这里安装的是 Prometheus 2.52.0 版本，如果你之前已经有 Prometheus 了，可以复用，不需要再安装。

sudo wget -O /tmp/prometheus-2.52.0.linux-amd64.tar.gz https://github.com/prometheus/prometheus/releases/download/v2.52.0/prometheus-2.52.0.linux-amd64.tar.gz
sudo mkdir -p /opt/prometheus && sudo tar -xzvf /tmp/prometheus-2.52.0.linux-amd64.tar.gz -C /opt/prometheus --strip-components=1

配置 MetricsHub

sudo cp /opt/metricshub/lib/config/metricshub-example.yaml /opt/metricshub/lib/config/metricshub.yaml

然后修改 metricshub.yaml，在 resources 下面增加下面的内容：

resources:
  localhost:
    attributes:
      host.name: localhost
      host.type: linux
    protocols:
      osCommand:
        timeout: 120

这个配置是告诉 MetricsHub 采集 localhost 这个机器的监控数据。

然后继续修改 metricshub.yaml，找到 otel 配置块，修改成下面的内容：

otel:
  otel.exporter.otlp.metrics.endpoint: http://localhost:9090/api/v1/otlp/v1/metrics
  otel.exporter.otlp.metrics.protocol: http/protobuf

这里的 localhost:9090 就是你的 Prometheus 的地址。/api/v1/otlp/v1/metrics 是 Prometheus 接收 OTLP 协议数据的地址。

启动 Prometheus 和 MetricsHub

首先启动 Prometheus：

cd "/opt/prometheus"
sudo ./prometheus --config.file=prometheus.yml --web.console.templates=consoles --web.console.libraries=console_libraries --storage.tsdb.retention.time=2h --web.enable-lifecycle --web.enable-remote-write-receiver --web.route-prefix=/ --enable-feature=exemplar-storage --enable-feature=otlp-write-receiver

注意，不同的 Prometheus 版本，启动参数可能有所不同，这里是以 2.52.0 为例。
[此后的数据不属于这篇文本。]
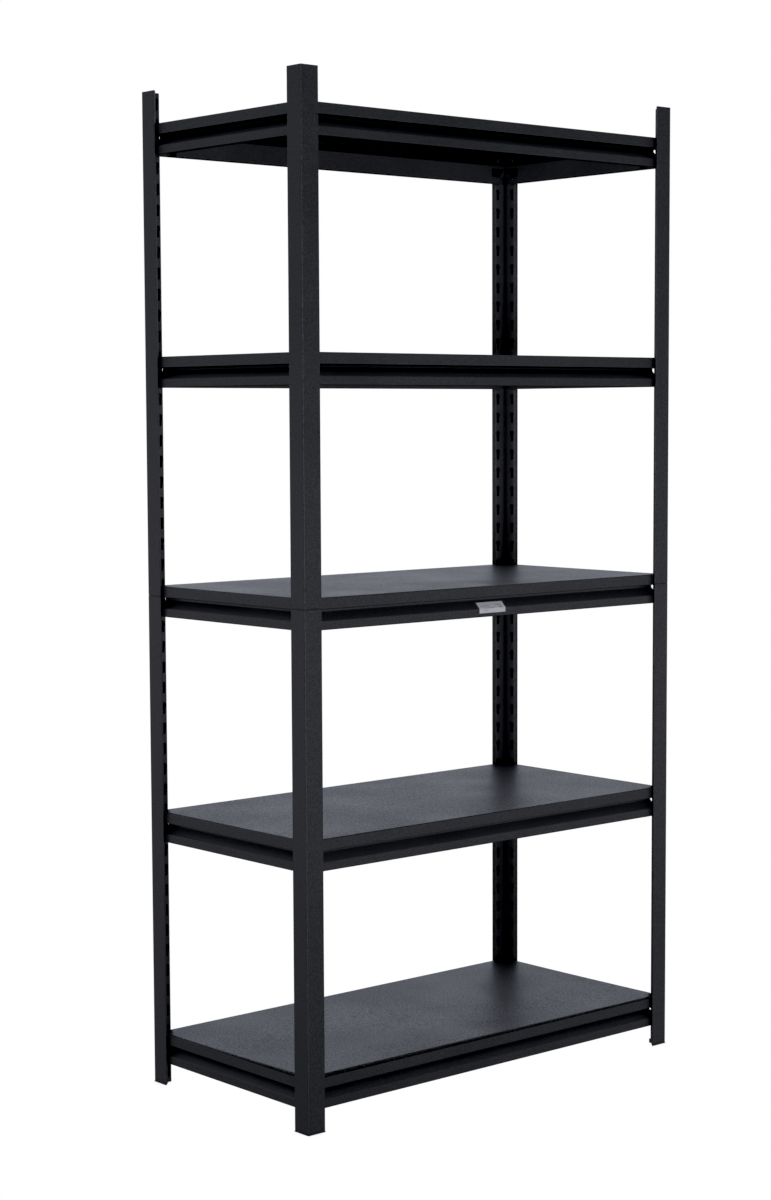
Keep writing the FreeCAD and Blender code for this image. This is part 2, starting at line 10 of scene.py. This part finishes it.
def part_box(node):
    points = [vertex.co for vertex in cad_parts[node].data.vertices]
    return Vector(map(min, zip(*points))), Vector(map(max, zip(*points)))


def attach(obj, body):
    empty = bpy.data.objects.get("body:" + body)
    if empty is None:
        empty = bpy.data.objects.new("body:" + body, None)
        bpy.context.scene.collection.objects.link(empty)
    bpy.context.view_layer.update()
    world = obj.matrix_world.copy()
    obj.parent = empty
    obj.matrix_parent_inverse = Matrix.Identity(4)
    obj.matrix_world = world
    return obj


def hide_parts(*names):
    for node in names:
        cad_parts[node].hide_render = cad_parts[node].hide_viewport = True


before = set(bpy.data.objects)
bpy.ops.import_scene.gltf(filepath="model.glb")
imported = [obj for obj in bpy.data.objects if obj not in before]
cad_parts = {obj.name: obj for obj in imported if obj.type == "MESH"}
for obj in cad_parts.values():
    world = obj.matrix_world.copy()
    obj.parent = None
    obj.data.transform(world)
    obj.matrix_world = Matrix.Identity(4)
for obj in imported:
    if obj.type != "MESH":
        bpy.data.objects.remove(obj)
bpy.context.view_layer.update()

MM = 0.001
LEVELS = (1, 2, 3, 4, 5)


# Material graphs


class Graph:
    """Short-hand for building the node graph of one material or world."""

    def __init__(self, owner):
        owner.use_nodes = True
        self.tree = owner.node_tree
        self.tree.nodes.clear()

    def add(self, kind, settings=None, **inputs):
        """A shader node; an input's name is given with underscores for its spaces."""
        made = self.tree.nodes.new("ShaderNode" + kind)
        for name, value in (settings or {}).items():
            setattr(made, name, value)
        for name, value in inputs.items():
            self.feed(made.inputs[name.replace("_", " ")], value)
        return made

    def feed(self, socket, value):
        if isinstance(value, bpy.types.NodeSocket):
            self.tree.links.new(value, socket)
        else:
            socket.default_value = value

    def math(self, operation, first, second=0.0, clamp=False):
        made = self.add("Math", {"operation": operation, "use_clamp": clamp})
        self.feed(made.inputs[0], first)
        self.feed(made.inputs[1], second)
        return made.outputs[0]

    def blend(self, share, first, second):
        """The colour first where share is 0 and second where share is 1."""
        made = self.add("Mix", {"data_type": "RGBA"})
        self.feed(made.inputs["Factor"], share)
        self.feed(made.inputs["A"], first)
        self.feed(made.inputs["B"], second)
        return made.outputs["Result"]

    def mix(self, share, first, second):
        """The number first where share is 0 and second where share is 1."""
        made = self.add("Mix", {"data_type": "FLOAT"})
        self.feed(made.inputs["Factor"], share)
        self.feed(made.inputs["A"], first)
        self.feed(made.inputs["B"], second)
        return made.outputs["Result"]

    def remap(self, value, low, high, to_low=0.0, to_high=1.0):
        """value from low..high to to_low..to_high, smooth at both ends."""
        made = self.add("MapRange", {"interpolation_type": "SMOOTHSTEP"}, Value=value)
        for name, number in (
            ("From Min", low), ("From Max", high), ("To Min", to_low), ("To Max", to_high)
        ):
            made.inputs[name].default_value = number
        return made.outputs["Result"]

    def share(self, value, low, high):
        """How far value is from low to high, from 0 to 1 in a straight line."""
        made = self.add("MapRange", Value=value)
        made.inputs["From Min"].default_value = low
        made.inputs["From Max"].default_value = high
        return made.outputs["Result"]

    def noise(self, place, size, detail=2.0, roughness=0.5):
        """Noise from 0 to 1 whose blotches are about size metres across."""
        made = self.add("TexNoise", Vector=place, Scale=1 / size, Detail=detail, Roughness=roughness)
        return made.outputs["Fac"]

    def grains(self, place, size):
        """Distance to the nearest grain of a crust of grains about size metres apart."""
        made = self.add("TexVoronoi", Vector=place, Scale=1 / size)
        return made.outputs["Distance"]


def grey(value, warm=0.0):
    """A grey with a slight warm or, when negative, blue cast."""
    return (value * (1 + warm), value, value * (1 - warm), 1.0)


def worn_edges(graph, radius):
    """1 on sharp outer and inner bends within radius, 0 on flats."""
    rounded = graph.add("Bevel", {"samples": 4}, Radius=radius).outputs["Normal"]
    true_normal = graph.add("NewGeometry").outputs["Normal"]
    same = graph.add("VectorMath", {"operation": "DOT_PRODUCT"})
    graph.feed(same.inputs[0], rounded)
    graph.feed(same.inputs[1], true_normal)
    return graph.remap(same.outputs["Value"], 0.985, 0.88)


def facing_out(graph, place):
    """1 on faces that look away from the rack's middle, 0 on all others."""
    level = graph.add("VectorMath", {"operation": "MULTIPLY"})
    graph.feed(level.inputs[0], place)
    graph.feed(level.inputs[1], (1, 1, 0))
    outward = graph.add("VectorMath", {"operation": "DOT_PRODUCT"})
    graph.feed(outward.inputs[0], level.outputs["Vector"])
    graph.feed(outward.inputs[1], graph.add("NewGeometry").outputs["True Normal"])
    return graph.math("GREATER_THAN", outward.outputs["Value"], 0.02)


def cavity(graph, place, reach, deepest, dark, clear):
    """Painted shade in hollows: dark where less than the deepest share of the sky is open within
    reach, up to 1.

    Only faces that look away from the rack's middle count; inner faces stay at 1.
    """
    shelter = graph.add("AmbientOcclusion", {"samples": 8}, Distance=reach)
    shade = graph.remap(shelter.outputs["AO"], deepest, clear, dark, 1.0)
    return graph.mix(facing_out(graph, place), 1.0, shade)


def underside(graph, dark, steep, level):
    """Painted shade: dark on faces that look down; steep and level are the heights of the normal
    between.
    """
    normal = graph.add("SeparateXYZ", Vector=graph.add("NewGeometry").outputs["True Normal"])
    return graph.remap(normal.outputs["Z"], steep, level, dark, 1.0)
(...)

如果你是 Prometheus 3.0 的版本，otlp-write-receiver 这个 feature 的开启参数应该换成：--web.enable-otlp-receiver。

启动 MetricsHub：

cd /opt/metricsHub/bin
sudo ./service

查看效果

如果一切正常，去 Prometheus 查询指标，应该可以查到 metricshub_ 开头的指标和 hw_ 开头的指标。比如我的环境：

Prometheus查询MetricsHub指标

MetricsHub connectors

MetricsHub 官网提供了一个 Connector 的列表，Connector 有点类似采集模板仓库，比如 F5 下面有个 F5 BigIP Switch 的采集模板，演示了使用 SNMP 采集 F5 的配置，样例如下：

resourceGroups:
  <RESOURCE_GROUP>:
    resources:
      <HOSTNAME-ID>:
        attributes:
          host.name: <HOSTNAME> # Change with actual host name
          host.type: network
        connectors: [ +F5BigIP ] # Optional, to load only this connector
        protocols:
          snmp:
            version: v2c # Read documentation for v1, v2c and v3
            community: public # or probably something more secure

其中 connectors: [ +F5BigIP ] 是关键配置，相当于 F5BigIP 隐藏的意思是通过 SNMP Get-Next 采集 OID：1.3.6.1.4.1.3375.2.1.3.5.1 的数据。

那这些模板还挺有价值的，即便你不用 MetricsHub，也可以参考这些模板，了解不同的设备其重点的 OID 是哪些。大家在做监控的时候应该深有体感，最最最麻烦的就是 SNMP 这块了，不同品牌型号的不同的 OID 很多都不同，格式各异，让人头疼。希望 MetricsHub 这个仓库可以给大家一些帮助。